Insights from Tameside MBC v K, Y and N [2025] EWHC 1690 (Fam), as outlined by Graeme Bentley.
The judgment of Henke J in Tameside MBC v K, Y and N provides a stark illustration of the risks that arise where vulnerable older children are subject to repeated short‑term interventions without effective multi‑agency coordination or a clear plan for transition. Although the factual circumstances were extreme, the learning points identified by the court have wider application in deprivation of liberty cases involving older children.
Background
This concerns a 17-year-old N, the subject of a care order, described as bright and capable and with insight and who, although legally represented, advocated for herself. She struggled with her mental health [3]. She had a background of insecurity and trauma and had previously absconded, being placed previously in secure accommodation at one point and pursuant to DOLS orders on several other occasions over recent years. She posed a risk to herself (including of suicide) and to others.

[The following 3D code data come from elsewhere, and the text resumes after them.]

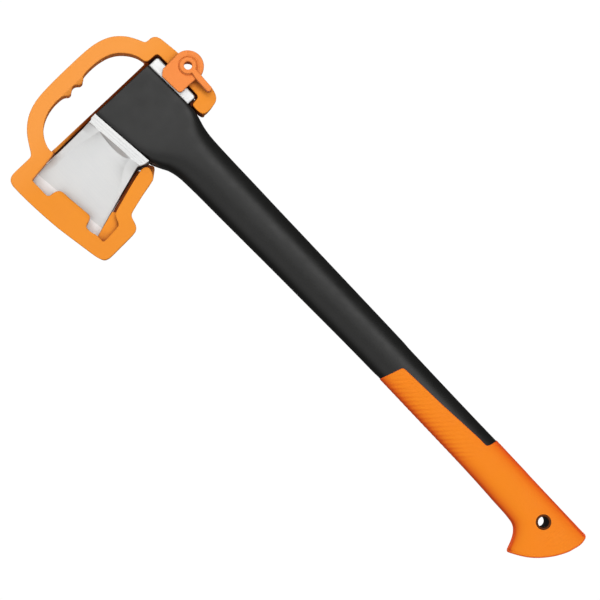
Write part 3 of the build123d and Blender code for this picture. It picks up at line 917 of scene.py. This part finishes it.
# ------------------------------------------------------------------ plug and liner
# (x, z, corner radius) of the plug in the knob and of its spigot up the handle
PLUG_BODY = [(13.5, 38, 0), (13.5, -24, 4), (9, -29, 5), (0, -28, 12), (-14, -21, 20),
             (-27, -8, 12), (-33, 0.5, 3), (-30, 2.5, 3), (-21, 6, 8), (-16, 14, 10),
             (-13, 26, 10), (-12.2, 38, 0)]
PLUG_SPIGOT = [(12.8, 30, 0), (12.8, 52, 2), (-11.6, 52, 2), (-12, 30, 0)]
# (radius, y) of the liner's wall from its front outer edge inwards to the middle of the bore
LINER_OUTSIDE = 7.28
LINER_HALF = [(LINER_OUTSIDE, -13.4), (LINER_OUTSIDE, -14.2), (7.12, -14.55), (6.8, -14.7),
              (6.3, -14.72), (5.65, -14.66), (5.25, -14.4), (5.07, -14.0), (5.02, -13.4),
              (5.0, -6.0), (5.0, 0.0)]
LINER_SEGMENTS = 96


def build_plug():
    body = refine(ccw(corners(PLUG_BODY, 10.0)), 2.0)
    spigot = ccw(corners(PLUG_SPIGOT, 12.0))
    hole = circle(HOLE, 7.35, 64)
    cheek = plus(body) + minus(hole)
    verts, faces = layered([-9.0, -7.0, 7.0, 9.0],
                           [cheek, plus(body, spigot) + minus(hole), cheek],
                           {0: ([body, hole], 1.6, 1), 3: ([body, hole], 1.6, -1)})
    return make_object("knob_plug", verts, faces, PLUG, sharp=40)


def build_liner():
    """Tube through the knob with a rounded lip at each face."""
    ring = LINER_HALF + [(r, -y) for r, y in LINER_HALF[-2::-1]] + [(LINER_OUTSIDE, 0.0)]
    count = len(ring)
    verts, faces = [], []
    for i in range(LINER_SEGMENTS):
        angle = 2 * math.pi * i / LINER_SEGMENTS
        here, after = i * count, ((i + 1) % LINER_SEGMENTS) * count
        for j, (r, y) in enumerate(ring):
            verts.append((HOLE[0] + r * math.cos(angle), y, HOLE[1] + r * math.sin(angle)))
            k = (j + 1) % count
            faces.append((here + j, here + k, after + k, after + j))
    return make_object("hole_liner", verts, faces, LINER, sharp=50)


# ------------------------------------------------------------------ steel head
# (x, z) of the upper and lower ends of the cutting edge and of the border with the handle
CUTTING_EDGE = [(-126.2, 562.3), (-117.6, 480.6)]
BORDER = [(-40.3, HANDLE_TOP), (-34.2, 498)]
BLADE = [CUTTING_EDGE[0], (-47.4, 562.2), (-46.6, 562.5), (-45.6, 563.3), (-44.9, HANDLE_TOP),
         *BORDER, (-37, 498.1), (-39.7, 498.6), (-42.6, 499.7), (-45.6, 501.4),
         (-49.6, 500.6), (-68.9, 495.1), CUTTING_EDGE[1]]
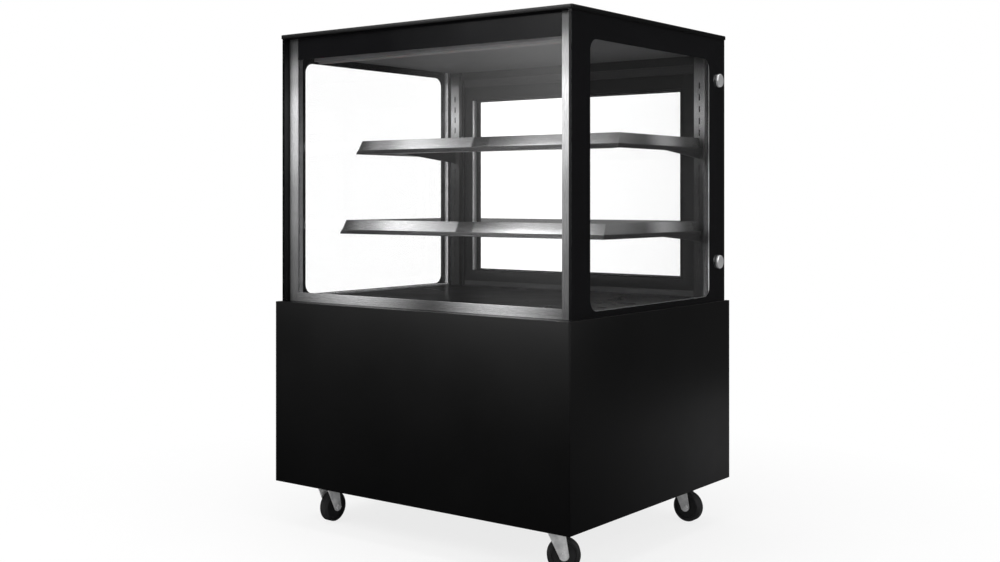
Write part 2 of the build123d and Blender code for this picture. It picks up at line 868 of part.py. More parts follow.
# Fan shroud: a shallow box in front of the condenser with a round, collared mouth
shroud_y = (condenser_y - shroud_depth, condenser_y)
shroud_x = span(condenser_x, condenser_width - end_plate)
fan_centre_z = (cond_z[0] + cond_z[1]) / 2
condenser_fan_tip = (cond_z[1] - cond_z[0]) / 2 - fan_margin
duct_radius = condenser_fan_tip + duct_margin
with BuildPart() as condenser_shroud:
    slab(shroud_x, shroud_y, (tray_top, cond_z[1] + plate_proud))
    offset(amount=-shroud_sheet, openings=condenser_shroud.faces().sort_by(Axis.Y)[-1])
    with Locations((condenser_x, shroud_y[0], fan_centre_z)):
        Cylinder(duct_radius + shroud_sheet, shroud_collar, rotation=(90, 0, 0))
        Cylinder(duct_radius, 4 * shroud_depth, rotation=(90, 0, 0), mode=Mode.SUBTRACT)
condenser_shroud.part.label = "condenser_shroud"
export_step(condenser_shroud.part, "parts/condenser_shroud.step")

# Condenser fan and its motor on a bent bracket
fan_y = shroud_y[0] - 2
motor_y1 = fan_y - condenser_fan_depth / 2 - motor_gap
motor_y0 = motor_y1 - motor_length
condenser_fan = fan_wheel(
    (condenser_x, fan_y, fan_centre_z),
    condenser_fan_hub,
    condenser_fan_tip,
    condenser_fan_depth,
    5,
    axle_radius + running,
)
condenser_fan.part.label = "condenser_fan"
export_step(condenser_fan.part, "parts/condenser_fan.step")

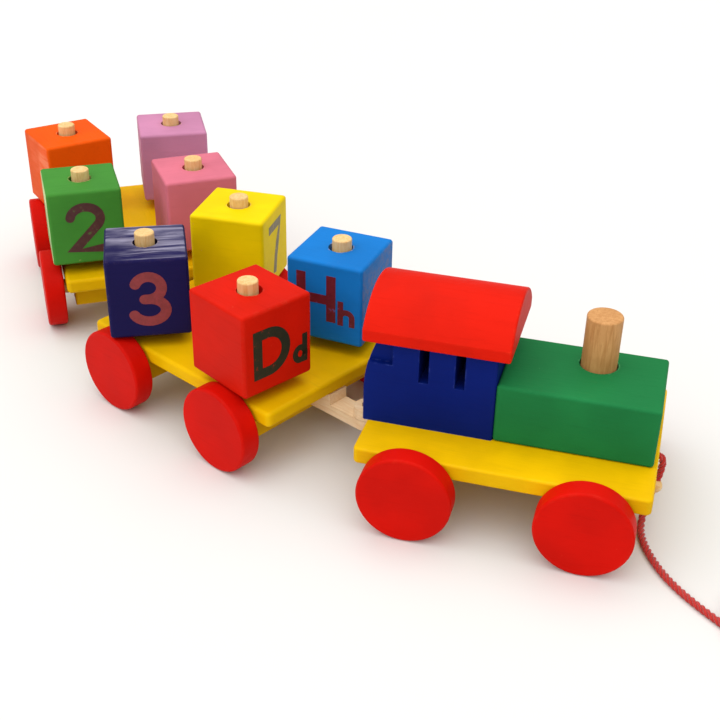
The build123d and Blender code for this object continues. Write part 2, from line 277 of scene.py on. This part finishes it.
def add_end_knot(places):
    """Overhand knot that keeps the pull bead on: a small trefoil tube round the cord's end."""
    ahead = (places[-1] - places[-2]).normalized()
    centre = places[-1] - ahead * KNOT_SIZE
    turn = ahead.to_track_quat("Z", "X").to_matrix().to_4x4()
    line = []
    for step in range(KNOT_STEPS):
        angle = 2 * pi * step / KNOT_STEPS
        reach = KNOT_SIZE * (KNOT_REACH + KNOT_LOBES * cos(3 * angle))
        lift = KNOT_LIFT * KNOT_SIZE * sin(3 * angle)
        line.append(Vector((reach * cos(2 * angle), reach * sin(2 * angle), lift)))
    work = bmesh.new()
    rings = []
    for index, place in enumerate(line):
        along = (line[(index + 1) % KNOT_STEPS] - line[index - 1]).normalized()
        side = along.orthogonal().normalized()
        lift = along.cross(side)
        angles = [2 * pi * corner / STRAND_SIDES for corner in range(STRAND_SIDES)]
        reach = CORD_DIAMETER * KNOT_TUBE_SHARE
        rings.append([work.verts.new(place + reach * (cos(a) * side + sin(a) * lift)) for a in angles])
    for index, ring in enumerate(rings):
        following = rings[(index + 1) % KNOT_STEPS]
        nearest = min(range(STRAND_SIDES), key=lambda shift: (following[shift].co - ring[0].co).length)
        for corner in range(STRAND_SIDES):
            other = (corner + 1) % STRAND_SIDES
            work.faces.new(
                (
                    ring[corner],
                    ring[other],
                    following[(other + nearest) % STRAND_SIDES],
                    following[(corner + nearest) % STRAND_SIDES],
                )
            )
    bmesh.ops.transform(work, matrix=Matrix.Translation(centre) @ turn, verts=work.verts)
    mesh = bpy.data.meshes.new("cord_knot")
    work.to_mesh(mesh)
    work.free()
    smooth(mesh)
    return new_object("cord_knot", mesh, "loco")


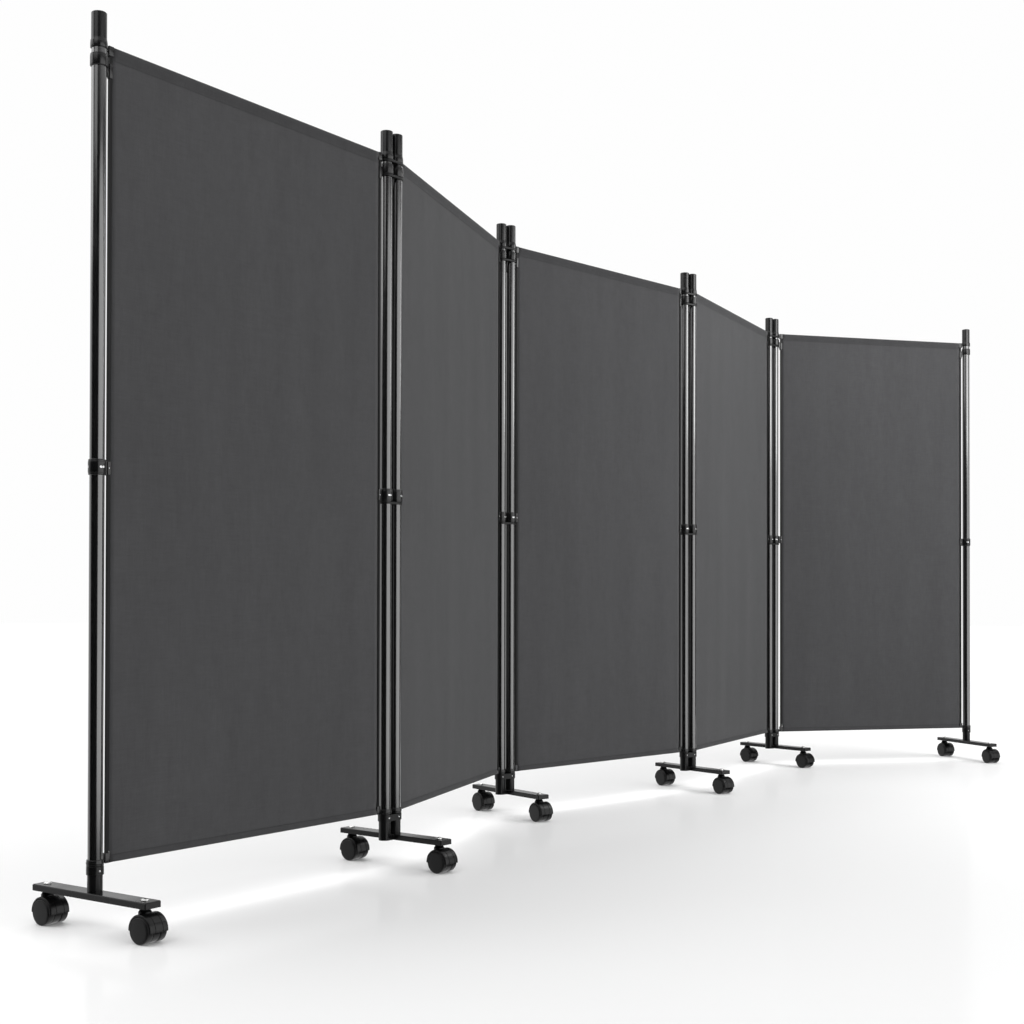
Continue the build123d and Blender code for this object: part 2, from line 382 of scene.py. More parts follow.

When the most recent application was made to the Court in February 2025, she was described as being in a state of repeat and repeating crisis [4]. The judgment describes an alarming sequence of events over the following weeks where N is described as having been “locked in a revolving door” between hospital beds for s.136 assessment, police stations following police protection and attempts by the local authority at placement – on various occasions, she continued to leave hospital or accommodation when she was free to do so. The Judge was so concerned that she gave permission for release of the papers to the Official Solicitor in order to consider any cause for damages that N may have against any of the authorities entrusted with securing her welfare and protection.
Judicial Observations and Learning Points
By the time that judgment was given, matters had settled significantly with there being no need for continued restrictions. The Judge took the opportunity [24] to set out a number of general points of learning, many of which will be familiar to practitioners, but which bear repeating:
a. Working together between the statutory agencies is key. Once the statutory agencies came together at a multi-disciplinary meeting, a plan began to be formulated to meet N’s current needs and her anticipated needs in adulthood. The multidisciplinary process ran in parallel to the court proceedings with the court being updated on its progress.
b. N participated by speaking to me. She was listened to and her wishes and feelings were factored into decision making whilst her welfare remained my paramount consideration. She wanted to be free of restriction when she turned eighteen. That provided a focus for her and for the agencies. It influenced and shaped a step-down plan.
c. Within the court proceedings, a step-down plan (a route-map out of restrictions) was drafted by the applicant. It was considered at each interim hearing. At each interim hearing, only those restrictions which were likely to be necessary and proportionate were permitted.
d. The case was timetabled and a final hearing listed.
e. The applicant local authority was reminded of its obligations under the Care Leaver legislative scheme (see ss.23A-E of the Children Act 1989 and the Care Leavers Regulations 2010) and went on to fulfil its statutory obligations. N now has a Pathway plan, a key worker and a personal adviser. The effective implementation of the Care Leavers legislative scheme should run alongside the court proceedings. Sadly, this court’s experience is that sometimes that scheme is not observed or not fully observed as it should be.
f. N was referred to adult social services which enabled the seamless transition N deserved. As an obviously vulnerable young person whose need for care and support was unlikely to end on her eighteenth birthday, a seamless transition between adult and children’s social services was properly anticipated and acted on. Section 17ZH of the Children Act 1989 is an often-overlooked provision. It deals with the transition of assessments of children under s.17 Children Act 1989 and adults under the Care Act. The spirit of the policy which underpins that section was observed in this case.
Points of practice
- We are likely to encounter cases where the social work team is concerned about the input of other agencies and communication or co-operation generally. We can expect in such cases that the court will expect evidence of our attempts to bridge the gap which may well include the need for urgent liaison between senior management; there may also be cases where it is necessary to join another body such as the relevant health agency and this should be used, wherever possible to arrange and record appropriate professional meeting.
- The voice of the child themselves, albeit in a situation of acute vulnerability, needs to be heard and taken into account.
- There needs to be as clear an exit strategy / step down plan as possible, providing clear milestones for the young person which they can achieve to make progress (or by which any stepping up may have to be measured).
- The case should be timetabled as far as possible rather than go from one review to another based simply upon the uncertainty of the situation. Equally of course there may be the need for urgent review hearings, on rare occasions where there is a clear and immediate danger from waiting, out of hours.
- The overall duties of the Local Authority towards care leavers must not be forgotten amidst the immediate crisis.
- There needs to be a clear plan for transition to adult services (and, if the subject lacks capacity, consideration of the Court of Protection) – this should never be left on the basis of being something to review at the age of 17 ½ years.
Graeme Bentley is a Principal Solicitor at Invicta Law and Accredited Member of the Law Society’s Children Panel.
Disclaimer: This article does not constitute legal advice and is provided for general information purposes only. Published 13 April 2026.